De quanto tempo necessitaremos para concluir que o Universo está impregnado de consciência? De quanto tempo precisaremos para sentir que o Universo é, afinal, apenas um grande novelo de nada, produzido continuamente por essa mesma consciência?
A nossa mente racional não sabe, provavelmente, responder a esta pergunta. Mas se a nossa intuição responder que não precisamos de tempo para pensar, porque já “sentimos” isso há “bastante tempo”, muitas outras perguntas surgirão…
O Vento, Poderá ele Pensar em Mim?
Tomo consciência de uma nova rajada de vento lá fora.
– O vento continua a soprar forte!
E penso:
– E o vento? Poderá ele pensar em mim?
De repente tenho consciência de um ligeiro ardor no meu pé – será que uma pequena comunidade de fungos resolveu atacar os dedos do meu pé direito?
E se o planeta nos sentisse? Se ele sentisse que alguns seres vivos que habitam na sua crosta são como uma espécie de infecção na sua pele?
Numa floresta do Oregon há um fungo que é considerado o maior organismo vivo – ocupa cerca de 9 km2 e pesa mais de 600 toneladas.
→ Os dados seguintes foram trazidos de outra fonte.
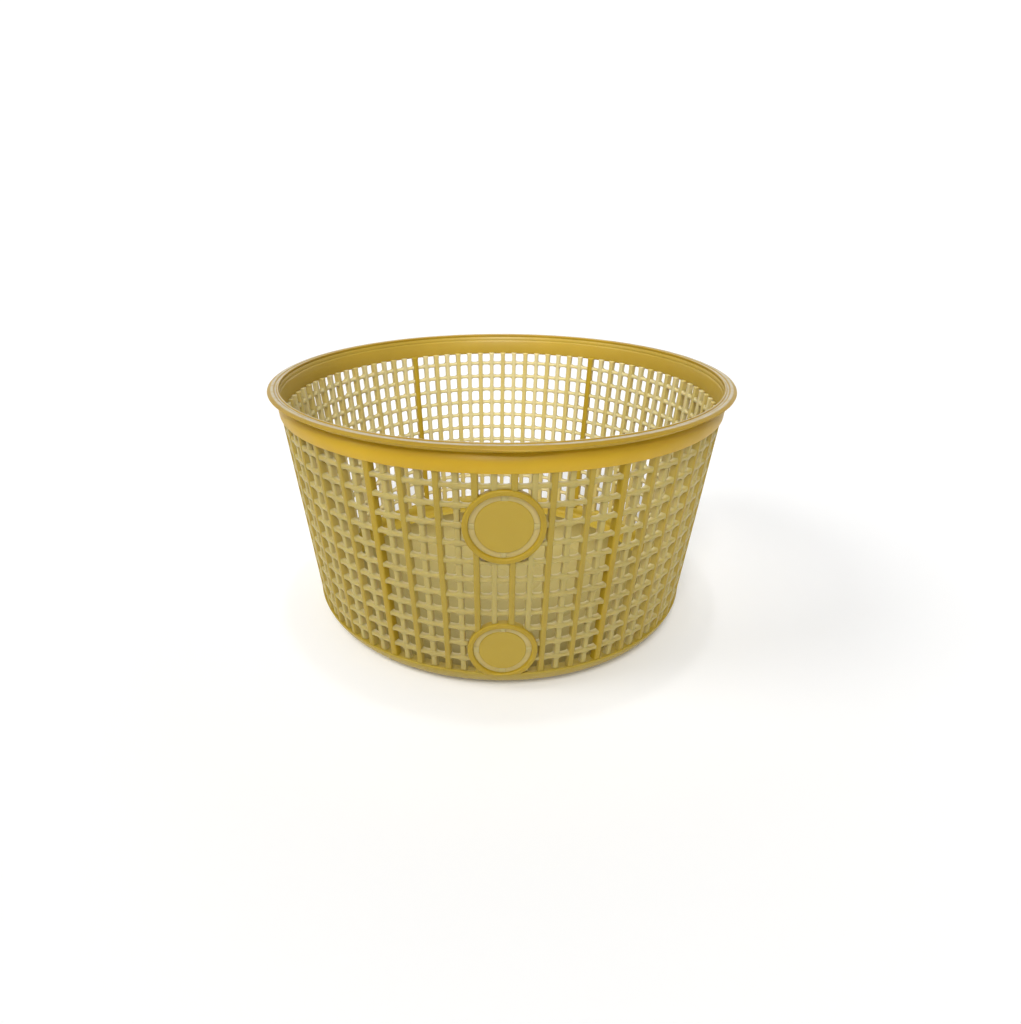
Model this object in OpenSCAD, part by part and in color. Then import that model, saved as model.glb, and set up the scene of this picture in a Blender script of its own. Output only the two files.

Se o nosso planeta “pensasse” numa escala de tempo proporcional ao seu tempo de vida – que é de 10 mil milhões de anos – quanto tempo duraria para ele um pensamento que para nós demora 5 segundos? É uma conta simples de fazer: 20 anos!
Poderíamos brincar com esse pensamento dizendo: “Em 20 anos o nosso planeta toma consciência de que uma infecção (um fungo no Oregon, ou… a humanidade) alastra na sua pele.”
E, já agora porque não perguntar: quanto tempo levará ele a reagir? Sabem que mais, agora o que me apetece mesmo é coçar o dedo grande do meu pé.
– Por isso, até depois! E, já agora, Feliz Natal!!!
– Oh! Oh! Oh! – ri o Pai Natal, afinadíssimo.
(E, dizem as más-línguas, foi essa vibração perfeita, a ecoar no nada, que fez nascer o mundo.)